Mobile phones, Investment
With Usain Bolt as its chief speed officer, Digicel, founded by 58-year-old Denis O’Brien, looks quick off the mark. With 13.6m subscribers, the Bermuda-based Digicel Group and its associated mobile phone companies are worth €3bn. But the stronger US dollar – the currency in which it pays interest on its €6bn debt – has put the brakes on profits, reducing its value by more than 7% in the past year. Last month it announced a restructuring that will see its global workforce of about 6,500 cut by 25% over 18 months. It is also partnering with ZTE of China in a network upgrade. O’Brien, born in Co Cork and educated at University College Dublin, owns 94% of the company and is broadening it into a full multimedia enterprise and entertainment services business. His initial wealth comes from the more than €205m he made tax-free in 2000 when BT bought his stake in Esat Telecom, the Irish phone company he founded. Using some of this money to fund his Digicel start-up, he also put part of it into PGA European Tour Courses and owns the Quinta do Lago golf venue in the Algarve. Despite growing competition, Digicel is expanding and operates in 33 countries in the Caribbean, central America and Pacific rim. O’Brien has taken €2bn from it since 2007 in various financial transactions. He netted a reported €30m on the sale last year of the LXV building on the site of the former Canada House in St Stephen’s Green, Dublin. He made an estimated €100m profit in 2015 from the sale of his 90%-owned Topaz petrol chain. Among his other assets are the Beacon Hospital, Sandyford, south Dublin, and the €6m Ballynahinch Castle in Connemara. He and his wife, Dundrum-born Catherine, reopened it as a hotel in 2014.

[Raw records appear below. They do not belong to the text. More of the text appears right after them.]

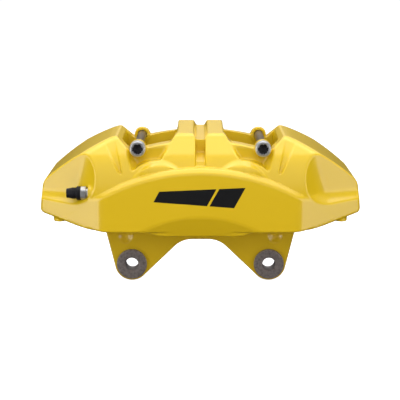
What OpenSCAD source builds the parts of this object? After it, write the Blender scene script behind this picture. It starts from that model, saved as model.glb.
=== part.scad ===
// Four-piston fixed brake caliper, cast and machined in one piece, with two mounting lugs.
//
// Frame, in millimetres:
//   +X runs along the caliper, +Y runs inboard along the disc's axis, +Z runs away from the disc's axis.
// Origin: midway between the two lug bores, on the machined faces of the lug bushes.

/* [Mounting lugs] */
// Distance between the two lug bores
lug_spacing = 130; // [126:1:134]
// Bore of each lug bush, a clearance hole for an M12 bolt
lug_bore_d = 12.2; // [12.1:0.1:12.6]
// Diameter of the bush's flange, the face that the wheel carrier meets
bush_flange_d = 28.5; // [26:0.5:29]
// Thickness of each lug, without the flange
lug_t = 15; // [13:1:17]
// Outer radius of each lug
lug_r = 16.2; // [15.5:0.1:17]

/* [Brake disc] */
// Diameter of the disc that the caliper is made for
disc_d = 345; // [343:1:347]
// Thickness of that disc
disc_t = 30; // [28:1:31]
// Thickness of one pad, with its backing plate
pad_t = 16; // [15:0.5:16.5]
// Depth of the disc's axis below the lug bores
disc_drop = 57; // [56:0.5:58]
// Distance from the bush faces to the disc's middle plane
disc_offset = 26; // [25.5:0.5:27]
// Free space between the disc's rim and the casting
rim_gap = 4; // [3:0.5:4.5]

/* [Cylinders] */
// Diameter of the leading pistons
piston_d_leading = 40; // [38:1:42]
// Diameter of the trailing pistons
piston_d_trailing = 44; // [42:1:45]
// Half the distance between the two cylinders of one side
cylinder_x = 31; // [30:0.5:32]
// Height of the cylinders above the lug bores
cylinder_z = 80; // [79:0.5:81]
// Outer radius of a cylinder barrel
barrel_r = 32.5; // [32:0.5:33]
// Depth of a cylinder
bore_depth = 31; // [30:0.5:32]
// Length of a piston
piston_len = 29; // [27:0.5:29]

/* [Casting] */
// Length of the casting
body_len = 282; // [278:1:286]
// Height of the bridge's flat top above the lug bores
bridge_z = 134.5; // [133:0.5:136]
// Width of the bridge between the two pad windows
bridge_w = 41; // [38:1:44]
// Outer radius of the closed ends, around the disc's axis
end_r = 204; // [202:1:206]
// Radius of the pad windows' edges, around the disc's axis
window_r = 186; // [185:0.5:188]
// Distance from the disc's middle plane to the front panel
front_depth = 71.5; // [70:0.5:73]
// Distance from the disc's middle plane to the back of the casting
back_depth = 72; // [70:0.5:74]

/* [Pad pins] */
// Half the distance between the pad pins
pin_x = 54.3; // [53:0.1:55.5]
// Height of the pad pins above the lug bores
pin_z = 123.4; // [122.5:0.1:124]
// Shank diameter of a pad pin
pin_d = 8; // [7:0.5:8.5]
// Head diameter of a pad pin
pin_head_d = 14; // [13:0.5:15]

/* [Bleed screws] */
// Height of the bleed screws above the lug bores
bleed_z = 85; // [84:0.5:86]
// Distance of the bleed screws from the disc's middle plane
bleed_offset = 60; // [59:0.5:60.5]
// Width across the flats of a bleed screw
bleed_hex_af = 11; // [10:0.5:11]
// Largest diameter of a bleed screw's rubber cap
bleed_cap_d = 12; // [11:0.5:12.5]

/* [Hidden] */
$fn = 96;

PAINT = [0.88, 0.72, 0.14];
STEEL = [0.55, 0.52, 0.52];
PISTON = [0.74, 0.73, 0.70];
ZINC = [0.80, 0.81, 0.83];
RUBBER = [0.06, 0.06, 0.07];

far = 200; // reaches well past the casting on every side
running = 0.05; // radial clearance of a part that turns or slides
disc_y = -disc_offset;
end_x = body_len / 2;
slot_half = disc_t / 2 + pad_t + 0.5; // half the gap between the two halves, where the pads go
rim_half = disc_t / 2 + 5; // half the gap past the pads' ends, where only the disc runs
slot_r = disc_d / 2 + rim_gap;
pad_end_x = 68; // the pads' ends bear on the casting here
window_x = 69; // outer side of the pad windows
front_y = disc_y - front_depth;
back_y = disc_y + back_depth;
shoulder_y = front_y + 4; // front of the casting around the front panel
slope_top_y = disc_y - 40; // where the flat top starts to slope to the front
slope_foot_z = 105; // where that slope meets the shoulder
pocket_y = disc_y - 52; // back wall of the pockets that hold the pin heads
flare_z = 134; // the bridge's sides spread out below this height
bottom_z = 51.5;
lip_z = 47;
bottom_step = [[-53, 51.5], [-50, 56], [50, 56], [53, 51.5]]; // the underside is higher between the barrels
panel_x = 86; // half the front panel's length
panel_arc_r = 182;
panel_arc_z = -74; // centre of the front panel's top arc
scallop_r = 111; // scallop under the front panel, at the panel's face
scallop_z = -45.6;
scallop_depth = 9.5;
scallop_rise = 19; // how far the scallop's radius shrinks over its depth
scoop_x = 97; // start of the scoops that the bleed screws stand in
scoop_floor_z = 81;
scoop_turn = 20; // the scoops follow the swept ends of the casting
groove_w = 8; // floor of the groove along the bridge
groove_mouth_w = 13;
groove_depth = 5;
lug_taper = 12.7; // slope of the lugs' outer edges
arch_flank = 44; // slope of the arch's flanks
arch_r = 24;
arch_z = 23.5;
arch_flat = 7.7; // half the flat part of the arch's crown
plug_x = 124;
plug_offset = 45; // from the disc's middle plane
plug_boss_z = 57.5;
inlet_z = 70;
passage_r = 1.75;
seal_depth = 9; // from a cylinder's mouth to its seal groove

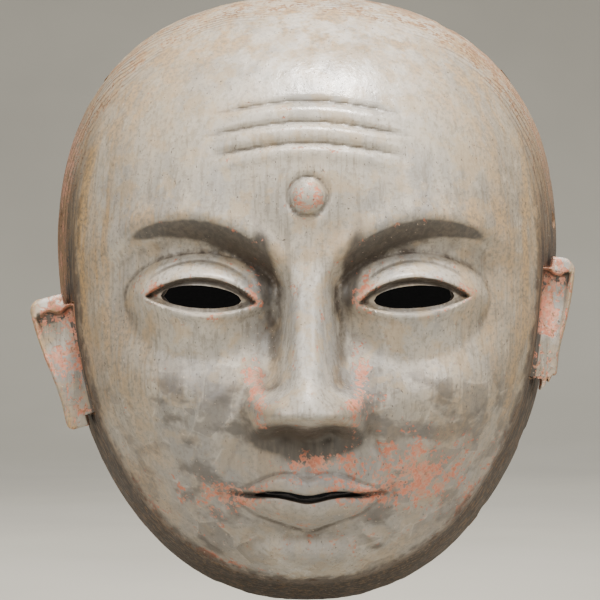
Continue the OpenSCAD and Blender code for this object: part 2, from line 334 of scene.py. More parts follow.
def noise(p, size):
    """Value noise from 0 to 1: random numbers on a lattice of that size, blended by 3t^2 - 2t^3."""
    q = np.asarray(p) / size
    base = np.floor(q).astype(int)
    t = q - base
    t = t * t * (3 - 2 * t)
    total = 0
    for corner in itertools.product((0, 1), repeat=3):
        share = np.prod(np.where(corner, t, 1 - t), axis=1)
        total = total + share * LATTICE[tuple(((base + corner) % 32).T)]
    return total


def new_mesh(name, points, faces, smooth=True):
    """A mesh piece from points in millimetres and faces, linked to the scene."""
    mesh = bpy.data.meshes.new(name)
    mesh.from_pydata((np.asarray(points) * MM).tolist(), [], [f for part in faces for f in part.tolist()])
    mesh.polygons.foreach_set("use_smooth", np.full(len(mesh.polygons), smooth))
    piece = bpy.data.objects.new(name, mesh)
    bpy.context.scene.collection.objects.link(piece)
    return piece


def points_of(piece):
    """The piece's points in millimetres."""
    flat = np.empty(3 * len(piece.data.vertices))
    piece.data.vertices.foreach_get("co", flat)
    return flat.reshape(-1, 3) / MM


def set_points(piece, points):
    """Puts the piece's points at these places in millimetres."""
    piece.data.vertices.foreach_set("co", (points * MM).ravel())
    piece.data.update()


def normals_of(piece):
    """The piece's normal at each point."""
    flat = np.empty(3 * len(piece.data.vertices))
    piece.data.vertex_normals.foreach_get("vector", flat)
    return flat.reshape(-1, 3)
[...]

O’Brien has also been cleaning up his investment portfolio. He sold his 75% stake in China HR, the country’s third-largest online recruitment company, in May 2015 for an undisclosed sum to 58.com. In 2014, he sold an 80% holding in Aergo Capital, an expanding Dublin aircraft leasing business, and his 3.8% share in Aer Lingus. His other main Irish investment, Independent News and Media, chaired by Leslie Buckley (qv), has lost him about €470m since 2004. He is the biggest shareholder in the Irish media group, with 29.8%, which has fallen in value to €50m. Although tax resident in a flat in Malta, he has at least three properties in the exclusive Dublin 4 area worth €32m. He also owns a €78m 1920s-style yacht, the Nero. O'Brien’s original business, the 28-year-old Dublin-headquartered Communicorp Group, owns Irish radio stations including Today FM, 98FM and Newstalk. It is also the UK’s fourth largest commercial operator with stations under the Smooth, Real and Capital brands. A noted philanthropist, he funds Front Line Defenders, a Dublin-based international human-rights charity, and a plethora of developing-world projects. He received several awards for his work in rebuilding Haiti after the 2010 earthquake. A sports lover, he pays half the estimated €1.8m salary of Ireland’s football management team, Martin O’Neill and Roy Keane (qv), and helped bring Johnny Sexton back to Leinster rugby. He also has a small stake in Celtic FC.